Ermittlungssache oder das  Ermittlungsverfachen sind  Begriffe für die gleiche Sache.


----------



## Hundelein (2 Dezember 2007)

*AW: Vorladung ohne Umweg, kennt das jemand?*



Reducal schrieb:


> Rätselraten ist nicht unbedingt das, was uns und dich hier weiter bringt. Rufe am Montag den Sachbearbeiter an und lass die am erklären, worum es geht - du hast ein Recht darauf, dass er dir die Vorwürfe erläutert, damit du entscheiden kannst, ob du zur Sache Angaben machst oder nicht. Manchmal geben die Beamten aber telefonisch keine Auskunft, womit sie (richtigerweise) erwarten, dass der Beschuldigte zur Vernehmung persönlich erscheint.



Mhhh, nenne es Rätselraten, für mich ist es "drüber reden" und bringt mir viel...

Da ich hier einfach mal so unerfreuliche Post bekomme, mache ich mir so meine Gedanken... und viele Sorgen, und schlafe jetzt sehr schlecht...
Schließlich ist ein Identitätsmissbrauch schnell gemacht, und wenn ich nun nicht mehr weiß, was damals war, bin ich schnell der Dumme.
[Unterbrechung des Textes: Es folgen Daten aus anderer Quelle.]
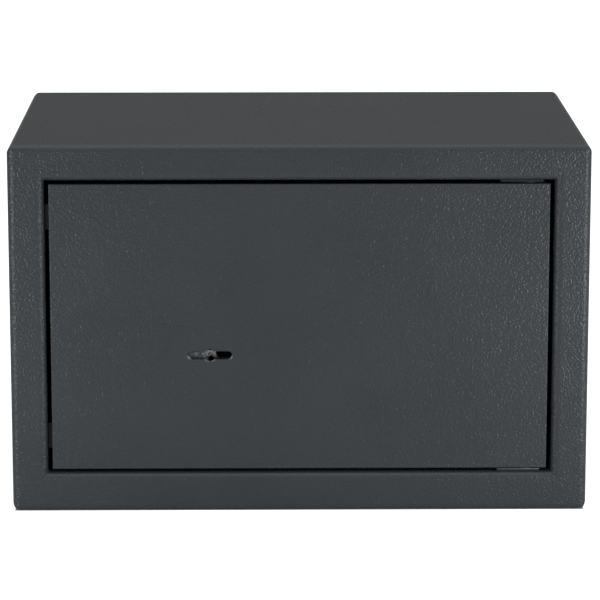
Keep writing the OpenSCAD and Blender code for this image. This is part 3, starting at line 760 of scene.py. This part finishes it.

Also rattert es den ganzen Tag in meinem Hirn, was ich an dem Tag überhaupt gemacht habe...

Gibt es irgendwo einen Bericht, wie es nach der Vernehmung überhaupt weitergeht? 
Wenn sich etwas als haltlos herausstellt, gut, Einstellung der Sache, erledigt.

Aber wenn meine Argumente/Begründungen nicht genug wiegen oder ich einfach gar nichts zur Sache sagen kann? Ich habe da echt keine Ahnung von unserer Justiz...


----------



## katzenjens (2 Dezember 2007)

*AW: Vorladung ohne Umweg, kennt das jemand?*

Also,

keine Panik. In diesem Lande ist es (zur Zeit noch) so, dass im "Zweifelsfalle für den Angeklagten" gilt. Wenn Du Dir nix vorzuwerfen hast und die Behörden auch nix anderes ermitteln können wird das Verfahren eingestellt und der Geprellte steht halt dumm da.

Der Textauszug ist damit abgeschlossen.